The showing off (engine revving) is like the new Republican majority making a big deal of reading the Constitution at the opening session in the House, even as they edited out certain parts of the Constitution that they didn’t like, and as two of their freshman members tried to raise their right hands and be sworn in while watching the ceremony on television. The Republicans also intended to have every new piece of legislation also cite the passage in the Constitution that authorizes the bill, a cumbersome and very likely unworkable demand that is purely symbolic (more engine-revving).
The driving around aimlessly and accomplishing nothing is like all the Republican talk about jobs being the first and most important piece of legislative activity, and yet spending all their time defunding NPR, going after Planned Parenthood, and attacking several other pet social issues which have no relationship to creating jobs and in fact are likely to put more people out of work. And let’s not forget that House Speaker Boehner said, if our policies cause job losses, “so be it.”
The disdain and the taunting of cops finds its analogy in the name calling almost every Republican directs toward the President of the United States. We recall those Sarah Palin rallies where she would whip up her base to the point of encouraging cries of “treason” and “kill him.” Among more recent examples, Senator Jim DeMint (R, SC) compared Obama to Hitler and Hugo Chavez and also said he was “the world’s best salesman of socialism;” John Boehner (R, OH) called Obama’s budget proposal “a new American socialist experiment;” Mike Pence (R, IN) as third ranking House Republican called Obama’s economic agenda “European style socialism.”
Now, “socialism” may well serve as a classic Republican four-letter-word, but Republican taunts against our President go much further.
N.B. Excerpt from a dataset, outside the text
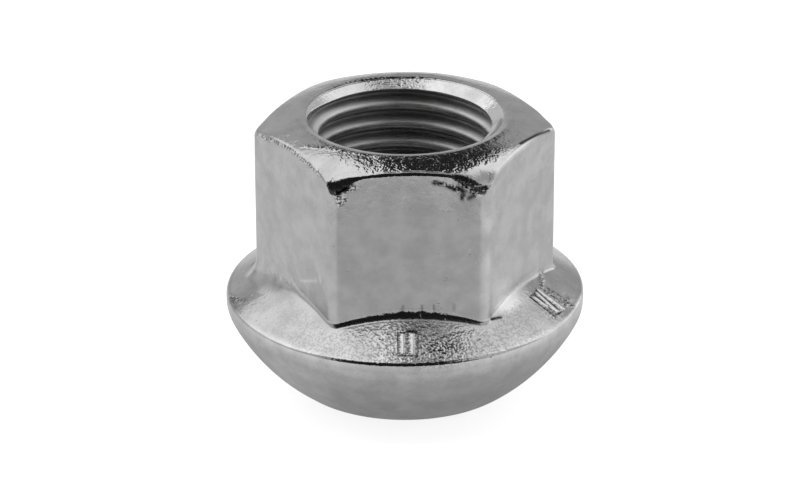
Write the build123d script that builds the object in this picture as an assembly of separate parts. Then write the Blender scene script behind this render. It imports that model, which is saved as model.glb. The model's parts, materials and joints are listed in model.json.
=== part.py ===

Almost daily, we hear Republicans tossing out terms like fascism, communism, naziism, which are not merely false, but totally contradictory. And then there are those insane references to Obama being a Muslim, wanting Sharia law in our country, and not being born in America and possibly being Kenyan.
These are utterances not even worthy of thoughtless freshmen. But they are part of an aimless, undisciplined and suicidal rejection of any bipartisanship and compromise that is being pushed by those conservative, freshman Tea Party representatives. They hold the steering wheel of the Republican jalopy, and when the Democratic drivers veer off course at the last moment to avoid destroying dad’s nice sedan (and their lives), there is a good chance that the Tea Partyers will veer the same way. They seem to want the crash more than the victory.
After all, there is no victory for the course they are driving. As Nobel Prize-winning economist Paul Krugman has been arguing for several months, “slashing spending in the face of high unemployment is a mistake.” [NYTimes, March 25, 2011, most recently] The only sane strategy is to create jobs now; we will have time later to deal with the deficit. However, creating jobs is tough work and nowhere near as much fun as going after NPR or Planned Parenthood…or taking the party jalopy out for a game of Chicken.
This is such a great site! I like the way you set this up! Great content! Thanks for sharing this!…Daniel
Thank you, Daniel. It's always nice to discover that someone actually is reading these things.
Wish that we lived closer; I could really use some painting lessons from you!
Tyko
Today Paul Ryan unveiled the Republican budget, titled "The Path To Prosperity." It is a cynical dismantling of all the good things government has done for the American people, and it targets the vulnerable and the weak. The only ones to prosper would be the wealthiest Americans.
The Republicans, indeed, intend to drive their jalopy into the Democrats' sedan. No matter what they are saying in media appearances today about not wanting a government shutdown, keep in mind that 62% of the Tea Party has called for a shutdown, and all those Republicans who are so earnestly saying they don't want a shutdown are on tape from earlier months promising a shutdown…and when Boehner yesterday at a Republican caucus said it looked like a shutdown may happen, he was greeted with cheers.
Today's Republicans are–with about three exceptions– the most insincere, duplicitous and cynical bunch I have ever seen!